Biographical Information
Parker was born on August 22, 1893, and raised in New York City, the fourth child of a wealthy Jewish garment manufacturer and his Protestant wife, who died soon after Dorothy's birth. She attended a finishing school and convent academy before leaving home, determined to support herself with a literary career. In 1916 she joined the staff of Vogue magazine as a copywriter. Her editor, Frank Crowninshield, was impressed by her work, and made her drama critic of the fashionable magazine Vanity Fair. She was eventually fired from this post, but she went on to win favorable recognition as a critic, with her most notable commentary appearing in the book review column signed “Constant Reader” in the New Yorker, where most of her short stories were first published.

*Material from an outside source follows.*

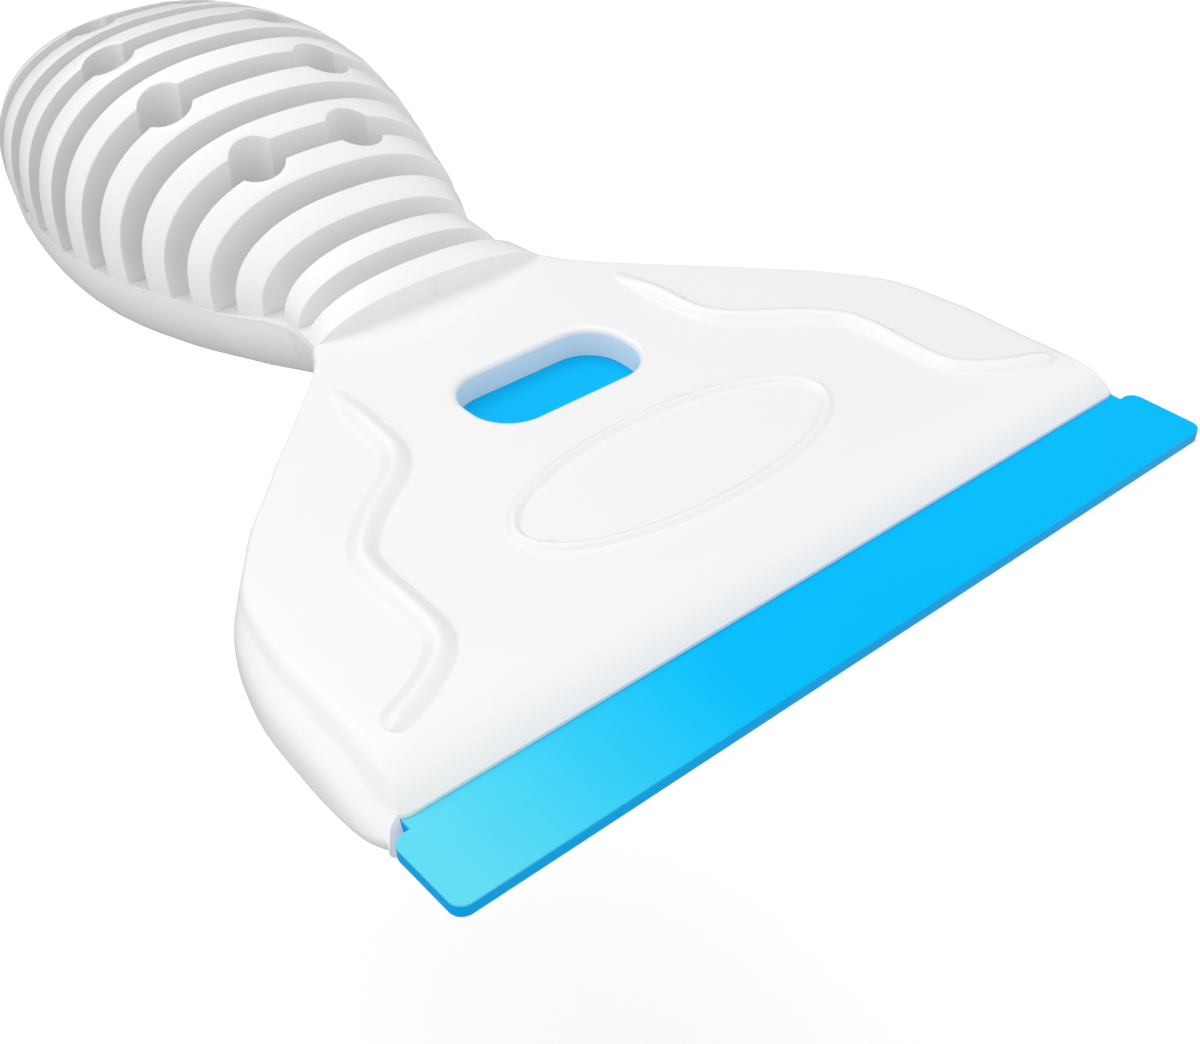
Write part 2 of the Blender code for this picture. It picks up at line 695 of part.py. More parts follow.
def build_body(frame, material):
    body = add_object("handle_body", mesh_from_rings(
        "handle_body", [head_section(y) for y in head_stations()]), frame, material)
    add_boolean(body, add_object("grip_guide", grip_mesh(), frame), "UNION")
    beads = [wave_mesh(-1), wave_mesh(1), oval_mesh()]
    add_boolean(body, add_object("bead_guide", join_meshes("beads", beads), frame), "UNION")
    add_boolean(body, groove_cutter(frame))
    add_boolean(body, well_cutter(frame))
    top = HEAD_TOP + HEAD_TOP_RISE + CUT_OVERRUN
    window = prism_mesh("window", window_outline(), -BLADE_THICKNESS, top)
    add_boolean(body, add_object("window_cutter", window, frame))
    pocket = prism_mesh("pocket", pocket_outline(), -BLADE_THICKNESS - PIECE_GAP, PIECE_GAP)
    add_boolean(body, add_object("pocket_cutter", pocket, frame))
    recess = prism_mesh("recess", head_cover_outline(0.0), -HEAD_BOTTOM - CUT_OVERRUN,
                        -BLADE_THICKNESS)
    add_boolean(body, add_object("head_recess_cutter", recess, frame))
    cut_grip_room(body, frame)
    add_boolean(body, screw_cutter("head", frame))
    add_boolean(body, screw_cutter("grip", frame))
    shade_round(body)
    return body


def cut_grip_room(body, frame):
    """Air chamber, its opening, and the seat that the cover lies on."""
    seat = add_object("seat_cutter", prism_mesh(
        "seat", grip_cover_outline(0.0), -GRIP_WIDTH, -GROOVE_FLOOR - WEB_THICKNESS), frame)
    core = add_object("seat_core", inner_mesh("core", GRIP_COVER_THICKNESS,
                                              CHAMBER_FRONT, CHAMBER_REAR), frame)
    add_boolean(seat, core)
    add_boolean(body, seat)
    add_boolean(body, room_cutter(frame))


def build_grip_cover(frame, material):
    cover = add_object("grip_cover", prism_mesh(
        "grip_cover", grip_cover_outline(-PIECE_GAP), -GRIP_WIDTH,
        -GROOVE_FLOOR - WEB_THICKNESS), frame, material)
    skin = add_object("cover_skin_guide", grip_mesh(), frame)
    add_boolean(cover, skin, "INTERSECT")
    core = add_object("cover_core_cutter", inner_mesh(
        "cover_core", GRIP_COVER_THICKNESS - PIECE_GAP, CHAMBER_FRONT, CHAMBER_REAR), frame)
    add_boolean(cover, core)
    add_boolean(cover, screw_cutter("grip", frame))
    shade_round(cover)
    return cover


def build_head_cover(frame, material):
    cover = add_object("head_cover", prism_mesh(
        "head_cover", head_cover_outline(PIECE_GAP), -HEAD_BOTTOM,
        -BLADE_THICKNESS - PIECE_GAP), frame, material)
    add_boolean(cover, screw_cutter("head", frame))
    shade_round(cover)
    return cover


def build_blade(frame, material):
    slide = bpy.data.objects.new("blade_slide", None)
    bpy.context.scene.collection.objects.link(slide)
    slide.parent = frame
    slide.location = (0.0, HEAD_FRONT, 0.0)
    blade = add_object("blade", prism_mesh("blade", blade_outline(), -BLADE_THICKNESS, 0.0),
                       slide, material)
    blade.location = (0.0, -HEAD_FRONT, 0.0)
    shade_round(blade)
    return blade


def main():
    clear_scene()
    frame = bpy.data.objects.new("scraper_frame", None)
    bpy.context.scene.collection.objects.link(frame)
    lowest = min(belly_bottom(y) for y in grip_stations())
    frame.location = (0.0, -OVERALL_LENGTH / 2, -lowest)
    white = make_material("white_plastic", WHITE, 0.42)
    blue = make_material("blue_plastic", BLUE, 0.35)
    steel = make_material("stainless_steel", STEEL, 0.3, 1.0)
    build_body(frame, white)
    build_head_cover(frame, white)
    build_grip_cover(frame, white)
    build_blade(frame, blue)
    for name, x, y, base, length in screw_places():
        add_screw(name, x, y, base, length, frame, steel)


main()
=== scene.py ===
import math
import bpy
import numpy as np
from mathutils import Matrix, Vector


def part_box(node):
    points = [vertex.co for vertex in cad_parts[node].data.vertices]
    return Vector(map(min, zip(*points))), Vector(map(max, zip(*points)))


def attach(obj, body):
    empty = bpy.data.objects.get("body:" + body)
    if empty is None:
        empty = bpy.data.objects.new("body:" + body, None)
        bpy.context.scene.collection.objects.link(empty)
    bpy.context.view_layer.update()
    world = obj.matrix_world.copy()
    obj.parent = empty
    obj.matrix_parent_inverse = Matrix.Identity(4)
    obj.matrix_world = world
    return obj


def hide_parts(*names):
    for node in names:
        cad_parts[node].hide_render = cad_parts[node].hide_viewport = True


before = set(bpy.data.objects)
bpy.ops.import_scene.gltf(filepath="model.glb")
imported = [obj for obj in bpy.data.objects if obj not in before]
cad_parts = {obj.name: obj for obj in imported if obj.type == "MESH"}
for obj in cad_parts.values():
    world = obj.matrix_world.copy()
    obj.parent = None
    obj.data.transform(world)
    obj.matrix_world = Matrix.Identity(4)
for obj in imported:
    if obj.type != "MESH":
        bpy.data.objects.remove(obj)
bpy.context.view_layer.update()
print("frame loaded", sorted(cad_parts))

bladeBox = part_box("blade")
frontEdge = bladeBox[0].y     # the blade's front edge
bladeTop = bladeBox[1].z      # the blade's upper face
mm = 0.001
weldDistance = 2e-7           # metres: nearer points of a skin are one
leastRun = 0.1                # millimetres, as is the next: they keep divisions safe
leastSize = 0.001
flatCosine = 0.9              # a face whose normal is this near to an axis lies flat


def place(x, y, z):
    # from the blade's frame in millimetres to the scene
    return Vector((x * mm, frontEdge + y * mm, bladeTop + z * mm))


def deselectAll():
    if bpy.context.object and bpy.context.object.mode != "OBJECT":
        bpy.ops.object.mode_set(mode="OBJECT")
    bpy.ops.object.select_all(action="DESELECT")


class Wire:
    # a node socket that takes plain arithmetic
    def __init__(self, shader, socket):
        self.shader, self.socket = shader, socket

    def math(self, operation, first, second):
        return self.shader.node("ShaderNodeMath", {"operation": operation}, [first, second])

    def __add__(self, other):
        return self.math("ADD", self, other)

    __radd__ = __add__

    def __mul__(self, other):
        return self.math("MULTIPLY", self, other)

    __rmul__ = __mul__

    def __sub__(self, other):
        return self.math("SUBTRACT", self, other)

    def __rsub__(self, other):
        return self.math("SUBTRACT", other, self)


class Shader:
    # a node material or sky, built up by expressions
    def __init__(self, name, store=bpy.data.materials, main="Principled BSDF"):
        self.material = store.new(name)
        self.material.use_nodes = True
        self.tree = self.material.node_tree
        self.main = self.tree.nodes[main]

    def plug(self, socket, value):
        if isinstance(value, Wire):
            self.tree.links.new(value.socket, socket)
        else:
            socket.default_value = value

    def node(self, kind, settings=None, values=(), output=0):
        made = self.tree.nodes.new(kind)
        for key, value in (settings or {}).items():
            setattr(made, key, value)
        for key, value in values.items() if isinstance(values, dict) else enumerate(values):
            self.plug(made.inputs[key], value)
        return Wire(self, made.outputs[output])

    def feed(self, socket, value):
        self.plug(self.main.inputs[socket], value)

    def mixColor(self, factor, first, second):
        # the two colours are the Mix node's seventh and eighth sockets
        return self.node("ShaderNodeMix", {"data_type": "RGBA"}, {0: factor, 6: first, 7: second}, output=2)

    def objectPoint(self):
        return self.node("ShaderNodeTexCoord", output="Object")

    def ramp(self, value, low, high, first=0.0, last=1.0):
        return self.node("ShaderNodeMapRange", {"interpolation_type": "SMOOTHSTEP"},
                         {"Value": value, "From Min": low, "From Max": high, "To Min": first, "To Max": last})

    def towards(self, point, direction):
        return self.node("ShaderNodeVectorMath", {"operation": "DOT_PRODUCT"}, [point, direction], output="Value")

    def noise(self, point, scale, detail=2.0):
        return self.node("ShaderNodeTexNoise", values={"Vector": point, "Scale": scale, "Detail": detail})

    def grain(self, point, look, detail=2.0):
        # a fine relief, also handed back for the colour
        relief = self.noise(point, look["grainScale"], detail)
        self.feed("Normal", self.node("ShaderNodeBump", values={
            "Strength": look["grainStrength"], "Distance": look["grainHeight"] * mm, "Height": relief}))
        return relief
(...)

During the 1920s Parker became well known in New York literary and theatrical society as a member of the Algonquin Round Table, which also included writers Robert Benchley, Alexander Woollcott, Franklin Pierce Adams, and George S. Kaufman. This circle of acquaintances, who met regularly for lunch at the Algonquin Hotel, became famous when newspaper columnists such as Adams reported their activities and quoted their witty conversations. After the success of her first poetry collection, Enough Rope (1926), Parker retired from regular magazine work in order to concentrate on poetry, fiction and other creative projects.
Parker's personal life was punctuated by heavy drinking, depression, numerous love affairs, and attempted suicide. Parker's most enduring relationship was with her second husband, actor Alan Campbell, whom she married in 1933, divorced in 1947, and remarried in 1950. They collaborated on sixteen filmscripts, their most notable effort being A Star Is Born (1937), which was later nominated for an Academy Award. Her association with left-wing political groups during the 1940s impelled the House Un-American Activities Committee (HUAC) to investigate her as a possible Communist subversive during the 1950s. She refused to cooperate with the investigation, but no charges were filed against her. During this time Parker also wrote two plays, The Coast of Illyria (1949) and The Ladies of the Corridor (1953), the latter being an account of two embittered old women living in a disreputable hotel in mid-Manhattan. Finding it increasingly difficult to write because of ill health, Parker only published an occasional book review during the 1960s. She died on June 7, 1967.
Major Works
Parker's first collection of poetry, Enough Rope, became a national best-seller shortly after its publication in 1926. Throughout the volume Parker explored the disappointment and loneliness of lost love and exposed the hypocrisy and sentimentality of romantic jargon. Parker's second volume of verse, Sunset Gun (1928), also won widespread popular acclaim. In this collection Parker continued to chastise vows and false promises she associated with love, and experimented with traditional literary forms, including a cycle of epigrams known as “A Pig's Eye View of Literature.” With Death and Taxes (1931), Parker's verse became increasingly pessimistic and introspective. By the time her collected poetry was published in 1936 under the title Not So Deep as a Well, Parker had turned almost exclusively to writing prose.
Parker's early short fiction frequently appeared in The New Yorker, marked by the precise, economical language and simple plot structures often associated with that magazine's style. Focusing on the emotional idiosyncrasies of anxious, narcissistic women in the midst of tragicomical crises, Parker demonstrated her belief that self-absorption hampers communication and leads to emotional isolation. Parker's first short story collection, Laments for the Living (1930), comprised of thirteen narratives previously published in The New Yorker and other periodicals, was simultaneously praised for its satiric prose and sensitivity and faulted for its reliance on dialogue and recurrent themes. Like many of the protagonists in Laments for the Living, the female characters in Parker's second volume, After Such Pleasures (1933), are often socialites who attempt to hide their insecurities behind grandiloquent language and pompous behavior. Parker again sought to expose the superficiality of such individuals, but some commentators noted that with this collection Parker also began to demonstrate a deeper understanding of interpersonal relationships and human emotion.
Critical Reception
Parker's literary reputation rests primarily on what W. Somerset Maugham called her “gift for seeing something to laugh at in the bitterest tragedies of the human animal.” However, in Parker's later years, she longed to be considered a serious and disciplined writer and believed that her reputation as a Algonquin Round Table wit prevented readers and critics from recognizing that her talents extended far beyond sarcastic repartee and whimsical quips. Critics of her short fiction have derided the slightness of her material and the predictability of her themes of middle-class smugness and unrequited love. While reviewers continued to praise Parker's incisive humor, sense of pathos, and her more serious attempts at satire, most found her explorations of gender roles and romantic relationships the most significant and lasting facet of her work. While her short fiction and poetry has sometimes been described as melodramatic, sentimental, and trivial because of its acerbic humor, many critics have noted that Parker's complex use of irony and satire enabled her to explore the contradictory nature of human behavior.